For Johnson, the memories are a little fuzzy.

"What I remember of it is that it was Sunday morning at 7:00 and my dad was cooking pancakes," Johnson said.

But every Dec. 7th, she does remember her father, Carl Yelvington. He was a chief petty officer in the United States Navy in 1941, which is why her family was in Hawaii.

"He said a nasty word because the sirens were going off and he had to run out the house,” said Johnson. “He says, 'Got to go.' And he was cooking, but he ran out the door and that's what stuck with me always."

The attack killed thousands, but Johnson said her father survived and came home four years later.

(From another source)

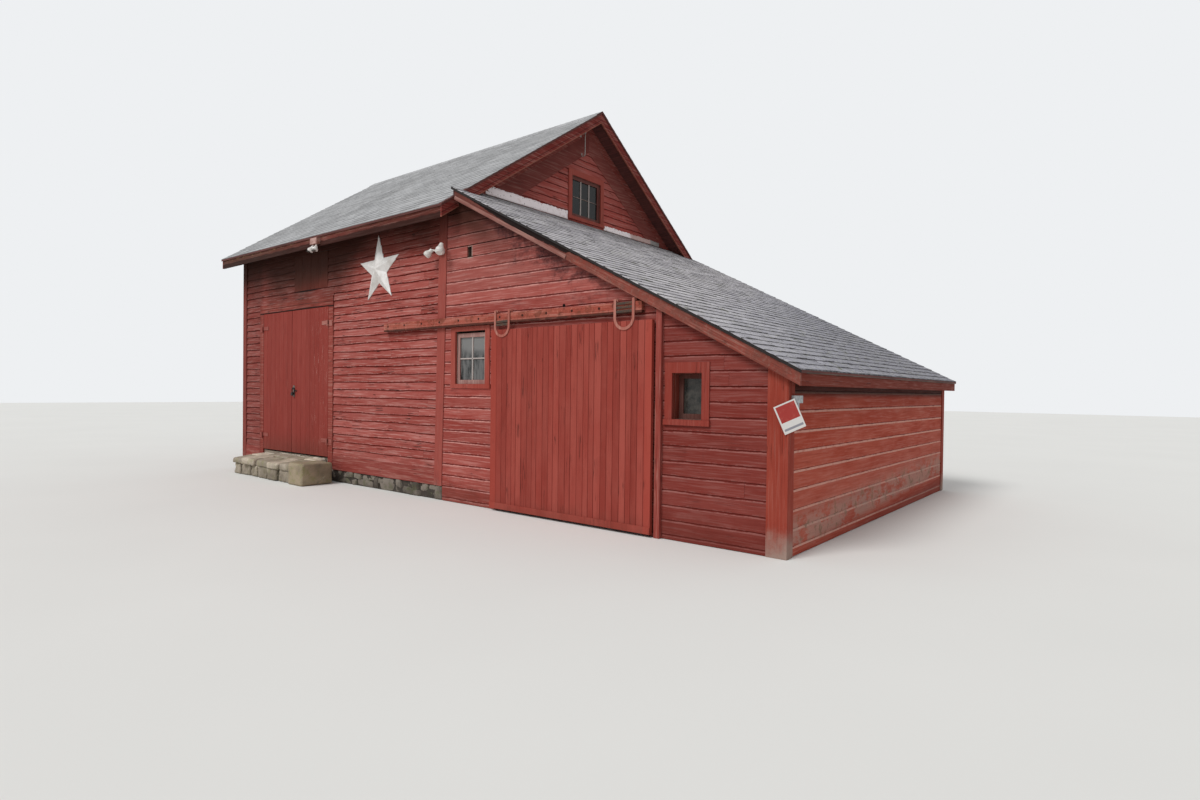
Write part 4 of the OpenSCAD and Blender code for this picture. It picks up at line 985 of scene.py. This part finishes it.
glass = Surface("old_glass")
haze = glass.cloud(4.0, 4.0, 0.6)
colour = mix(haze.ease(0.4, 0.7), "101414", "262b2b")
colour = mix(glass.z.ease(3.9, 4.0, 0.0, 0.7), colour, "060808")
# the upper panes of the side window are milky: dust and a painted reflection
dust_and_painted_reflection = (glass.z + haze * 0.3).ease(1.94, 2.14) * glass.z.ease(2.6, 2.7, 0.85, 0.0)
curtain = glass.cloud(7.0, 5.0, 0.7, (2.4, 1.0, 0.6)).ease(0.36, 0.6, 0.05, 0.6)
curtain = curtain * (glass.x < 8.0) * glass.z.ease(2.6, 2.7, 1.0, 0.0)
colour = mix(reckon("MAXIMUM", dust_and_painted_reflection, curtain), colour, "8f8e8c")
colour = mix((glass.x > 9.0) * glass.cloud(12.0, 4.0, 0.7).ease(0.3, 0.7, 0.1, 0.55), colour, "6d675f")
give(["window_glass"], glass.finish(colour, haze.ease(0.3, 0.7, 0.08, 0.25), haze, clear=0.25, shine=0.22))

# Roof covering: grey three-tab shingles nailed in courses over the deck, newer and lighter on
# the main roof. The lean-to has older, darker ones with lichen, moss and slipped tabs.
roof_grit, given, out = recipe("roof_grit", "colour rough height", v="place down", c="light dark",
                           f="tone edge stain lichen aged joint")
grit, speck = given.place.cloud(240.0, 2.0, 0.7), given.place.cloud(15.0, 6.0, 0.8)
patchy = given.tone * 0.24 + given.place.cloud(1.6, 7.0, 0.72) * 0.8
colour = mix(patchy.ease(0.2, 0.85), given.dark, given.light)
colour = mix(grit.ease(0.35, 0.7, 0.0, 0.35), colour, given.dark)
colour = mix(given.down.cloud(1.0, 5.0, 0.65).ease(0.45, 0.75) * given.stain, colour, "5a5856")
# age: grit has washed off toward the low end, leaving brown-black felt in growing patches
bare = given.aged + (given.place.cloud(3.2, 7.0, 0.78) - 0.5) * 1.1
colour = mix(given.aged.ease(0.35, 0.9, 0.0, 0.5), colour, "b5b6c3")
colour = mix(bare.ease(0.4, 1.0, 0.0, 0.5), colour, "55545a")
colour = mix(speck.ease(0.575, 0.61) * given.lichen * 0.75, colour, "b9b9a8")
colour = mix(given.place.cloud(5.0, 6.0, 0.75).ease(0.57, 0.66) * given.lichen * 0.7, colour, "5b5d3d")
crumbs = given.place.cloud(16.0, 5.0, 0.85) + given.aged * 0.085
colour = mix(crumbs.ease(0.635, 0.655) * given.lichen * 0.8, colour, "33302b")
# dark butts and the shade under the next course, broken here and there
worn = given.place.cloud(8.0, 5.0, 0.75).ease(0.28, 0.6, 0.25, 1.0)
joint = reckon("MAXIMUM", given.edge.ease(0.015, 0.05, 1.0, 0.0), given.edge.ease(0.52, 0.64))
feed(out, {"colour": mix(joint * worn * given.joint, colour, "232120"),
           "rough": grit.ease(0.2, 0.8, 0.95, 0.8), "height": grit + speck * 0.6})


def shingle_stuff(name, light, dark, stain, lichen, down, joint, aged=None):
    """Material of one roof's shingles; down stretches the stains down the slope, and aged
    works out from the place how worn the roof is."""
    at = Surface(name)
    got = stir(at.tree, roof_grit, place=at.place, down=at.place.moved("MULTIPLY", down),
               tone=at.mark("tone"), edge=at.mark("edge"), light=light, dark=dark, stain=stain,
               lichen=lichen, joint=joint, aged=aged(at) if aged else 0.0)
    return at.finish(got.colour, got.rough, got.height, 0.0015, shine=0.2)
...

"When he came back from the war, my brother and I were playing jacks on the floor,” Johnson said. And this man came to the door and asked for Alicia Yelvington and my brother looks at me and he says 'I don't know, but he looks like my father."

Johnson says the attack changed her family forever.

"It was a lot of smoke and a lot of stress and my mother was never the same," said Johnson.

Now in Bastrop, Johnson is keeping her father's memory alive. She just got a new American flag from the Chennault Aviation Museum.

"I just wanted something new because the other one is just folded up and put away," Johnson said.

The flag is part of Chennault's Salute Project that collects and retires old flags and replaces them with new ones.

"So treating the flag with respect and replacing the flag when it's worn down, it means a lot more to people who have that kind of military connection," said Staff Sgt. Jason Carroll.

Johnson said hers came right in time for pearl harbor day.

"I think it's wonderful,” said Johnson. I think they all deserve one day for them."

She's remembering the date, which still lives in infamy and the day that changed her life forever.

The Chennault Museum will have their annual flag retirement ceremony next Tuesday, Dec. 11th.